A mí me avergüenzan ellos. Porque esa indignación les hace protegerse del mundo, encerrarse en sus familias, enclaustrarse en parroquias y ambientes «piadosos» y creer que van a salvarse por haber pasado horas y horas rodeados de incienso y agua bendita mientras los hombres se pierden.

Pero el verdadero cristianismo consiste en mirar por los ojos de Cristo. Y Cristo, que se indignó ante la hipocresía de los fariseos, sin embargo, al ver a las muchedumbres, se compadecía de ellas, porque estaban extenuadas y abandonadas, «como ovejas que no tienen pastor».

Id a las ovejas descarriadas de Israel. Id y proclamad que ha llegado el reino de los cielos. Curad enfermos, resucitad muertos, limpiad leprosos, arrojad demonios. Gratis habéis recibido, dad gratis. Dejad de quejaros, albergad en vuestros corazones la compasión del buen Pastor, amad a los hombres perdidos, salid de vuestras casas y vuestros templos, llevad el Amor de Dios a quienes no lo conocen. Entonces seréis cristianos.

(TOA11)

La sombra en la morada de la luz

La Iglesia celebra, el sábado siguiente a la solemnidad del sagrado Corazón de Jesús, la memoria del inmaculado Corazón de María. Libre de toda mácula de pecado, es el divino receptáculo donde se embalsan los sentimientos del corazón de su hijo. Son aguas limpias, dulces, que beben los pequeños al alimentarse del pecho materno.

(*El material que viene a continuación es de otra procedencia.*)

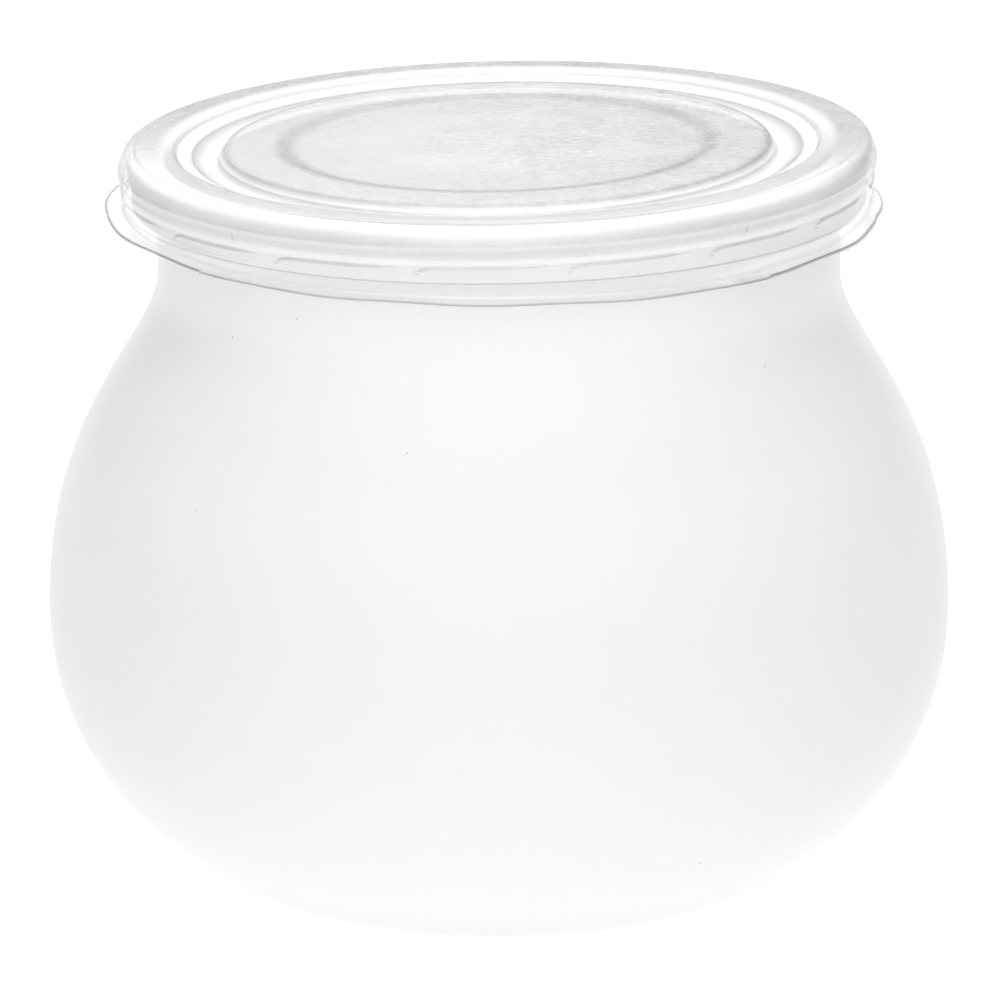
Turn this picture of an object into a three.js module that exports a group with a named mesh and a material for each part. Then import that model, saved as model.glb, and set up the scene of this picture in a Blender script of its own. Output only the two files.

Que no haya sombra de pecado en el Corazón de María no significa que estuviera libre del zarpazo de la muerte. Como su Hijo, la Virgen padeció dolores y angustias, pero esas angustias no fueron provocadas por el egoísmo, sino por las tinieblas de la Cruz, cuya sombra se cernió sobre María desde el principio. Son angustias santas.

Tu padre y yo te buscábamos angustiados. Durante tres días, preludio de otros tres que llegarían después, el Corazón de María se cubrió de tinieblas. Había perdido la luz, había desaparecido el Niño, y lloraba por dentro anticipando el grito desgarrador del Calvario: «Hijo mío, Hijo mío, ¿por qué me has abandonado?». Cuando, pasados esos tres días, volvió la luz, ella, que conservaba todo esto en su corazón, aprendió una lección que la iluminaría, como una lámpara, durante el Sábado Santo: jamás perdería a su Hijo para siempre.